On the other hand, Turner was first and foremost a painter, a career choice that poses a director a far more serious challenge than blowing up bridges, negotiating trade agreements or flinging commercial rivals into the pit. One of the incidental amusements of Iris, the film of Iris Murdoch's life starring Kate Winslet, was its very brief attempt to reproduce the activity on which Murdoch spent most of her waking hours.
This involved Winslet holding a pen and staring thoughtfully at a sheet of writing paper. Happily there was a fair amount of juicy private life to compensate, but you were left with the odd sensation of having watched a film whose really dramatic events – what went on in the subject's imagination – were all taking place off camera.
It's a mark of the essential seriousness of the Leigh/Spall axis that Spall has spent the last three years learning to paint, but even so, you wonder if this zealous commitment to method acting will be quite enough.
And if the subject of an art-biopic can't be shown doing what he or she does for very long for fear of boring the viewers, what tends to rise to the surface are a series of projections based not on what is known about the writer, painter or musician however many years after their death, but what might be called the mythological view that the modern age has decided to take of them.
The director of A Poet in New York, Aisling Walsh, has for example remarked that Thomas "was a Fifties rock star in many ways". With all due respect to Walsh, I would argue that he wasn't a Fifties rock star in any way at all, but a poet with a drink problem and that these kind of metaphorical transfers simply confuse the various biographical puzzles on display.
In much the same way, Winslet was quoted to the effect that she was a great admirer of Iris Murdoch but hadn't yet got round to reading any of her novels. This is not a complaint about Winslet's level of engagement – actresses are there to act, not read books – merely to note that she was aware of the legends that by this time were swirling around Dame Iris without having got to grips with some of the realities that lay beneath them.

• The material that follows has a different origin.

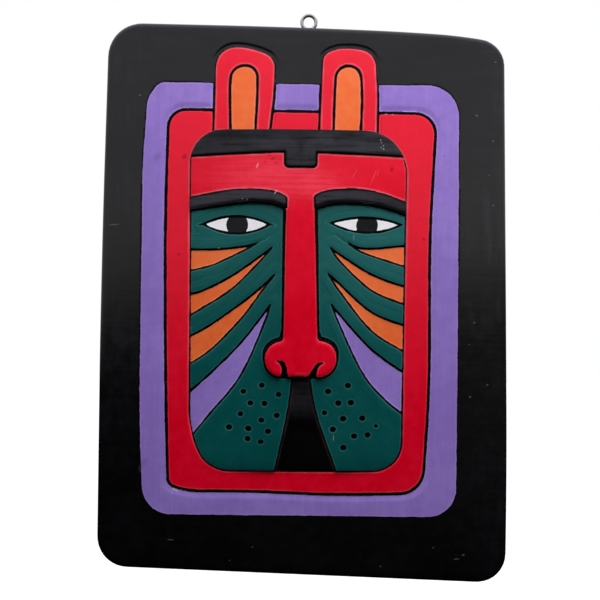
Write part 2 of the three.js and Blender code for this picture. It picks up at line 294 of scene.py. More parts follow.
def through(points, steps=8):
    """A smooth open line through points."""
    p = np.array(points, float)
    p = np.vstack([2 * p[0] - p[1], p, 2 * p[-1] - p[-2]])
    line = []
    for a, b, c, d in zip(p[:-3], p[1:-2], p[2:-1], p[3:]):
        slope = c - a
        bend = 2 * a - 5 * b + 4 * c - d
        twist = 3 * b - a - 3 * c + d
        for t in np.linspace(0, 1, steps, endpoint=False):
            line.append(0.5 * (2 * b + slope * t + bend * t * t + twist * t**3))
    line.append(p[-2])
    return np.array(line)


def wedge_line(upper, lower, tail):
    """A closed line along a wedge's upper edge to its tail and back along its lower edge."""
    top = through(list(upper) + [tail])
    bottom = through(list(lower) + [tail])
    return np.vstack([top, bottom[::-1][1:]])


def almond_line(eye, steps=24):
    """Two lids, each a bow between the eye's tips."""
    inner, outer = np.array(eye["inner"]), np.array(eye["outer"])
    t = np.linspace(0, 1, steps + 1)[:, None]
    level = (inner[1] + outer[1]) / 2
    lids = []
    for lid, (start, end) in (("upper", (inner, outer)), ("lower", (outer, inner))):
        handle = np.array([(inner[0] + outer[0]) / 2, 2 * eye[lid] - level])
        lids.append((1 - t) ** 2 * start + 2 * t * (1 - t) * handle + t**2 * end)
    return np.vstack([lids[0], lids[1][1:-1]])


def nearest(points, line, closed=True):
    """How far each point is from a line, and the nearest place on it."""
    starts = line if closed else line[:-1]
    ends = np.roll(line, -1, axis=0) if closed else line[1:]
    best = np.full(len(points), np.inf)
    place = np.zeros_like(points)
    for start, end in zip(starts, ends):
        side = end - start
        length = side @ side
        if length < 1e-12:
            continue
        t = np.clip((points - start) @ side / length, 0, 1)
        foot = start + t[:, None] * side
        gap = ((points - foot) ** 2).sum(axis=1)
        closer = gap < best
        best[closer] = gap[closer]
        place[closer] = foot[closer]
    return np.sqrt(best), place


def inside(points, line):
    """Which points a closed line surrounds."""
    x, z = points.T
    odd = np.zeros(len(points), bool)
    for (x0, z0), (x1, z1) in zip(line, np.roll(line, -1, axis=0)):
        spans = (z0 > z) != (z1 > z)
        if z0 != z1:
            odd ^= spans & (x < x0 + (z - z0) * (x1 - x0) / (z1 - z0))
    return odd


def signed(points, line, reach=UNPAINTED):
    """The distance to a closed line, below zero inside it. Points beyond its reach get the reach."""
    low, high = line.min(axis=0) - reach, line.max(axis=0) + reach
    near = ((points > low) & (points < high)).all(axis=1)
    distance = np.full(len(points), float(reach))
    some = points[near]
    gap, _ = nearest(some, line)
    distance[near] = np.where(inside(some, line), -gap, gap)
    return distance


def stroke(points, line, half_width, reach=12.0):
    """The distance to the edge of a brush stroke that thins towards its end."""
    low, high = line.min(axis=0) - reach, line.max(axis=0) + reach
    near = ((points > low) & (points < high)).all(axis=1)
    distance = np.full(len(points), reach)
    gap, place = nearest(points[near], line, closed=False)
    along = np.linalg.norm(place - line[0], axis=1) / np.linalg.norm(line[-1] - line[0])
    distance[near] = gap - half_width * (1 - 0.8 * along)
    return distance


def smooth(x, low, high):
    """Zero below low, one above high, and an easy rise between them."""
    t = np.clip((x - low) / (high - low), 0, 1)
    return t * t * (3 - 2 * t)


def line_at(distance, middle, half_width):
    """One along a line a set distance outside an outline, fading to either side."""
    return np.exp(-(((distance - middle) / half_width) ** 2))


def patch(points, middle, half_size):
    """One at the middle of an oval area, fading outwards."""
    x, z = ((points - middle) / half_size).T
    return np.exp(-(x**2 + z**2))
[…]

There is no point in complaining about this mythologising process, if only because it stems from a very natural wish to dramatise what is nearly always highly prosaic – most artistic lives, seen in the round, are horribly mundane – and give it sparkle. After all, when Charlotte Brontë made the mistake of dedicating the second edition of Jane Eyre to Thackeray, a rumour instantly swept round literary London identifying the author of Vanity Fair as Mr Rochester and Brontë as the governess.
To return to Dylan Thomas, the popular view of his life is now so firmly established that there is no way of overturning it. In fact, as A Poet in New York scrupulously acknowledges, he died four days after the session at the White Horse, but Belushi's rapt evocation of the man who sank 18 whiskies and expired on the spot is irresistible. Similarly, many of the reports of dinner parties at which he dramatically overdid things have been refuted by people who had the advantage of being present.
None of this is to disparage Davies' laudable attempt to get his favourite poet on to the small screen or Leigh's account of Turner's various ménages. Just occasionally, though, there emerges a film which manages to conceptualise an artist simply in terms of their art. Miss Potter, for example, with Renée Zellweger as Beatrix, took considerable trouble to show its subject at work, selecting her animal heroes, struggling to anthropomorphise them in her sketch-books.
But then again, a cynic would probably argue that this was because the author of Peter Rabbit had hardly any private life worth speaking of, and had you stripped out Mr Tod, Jeremy Fisher and the Flopsy Bunnies there would have been precious little material left to make a film.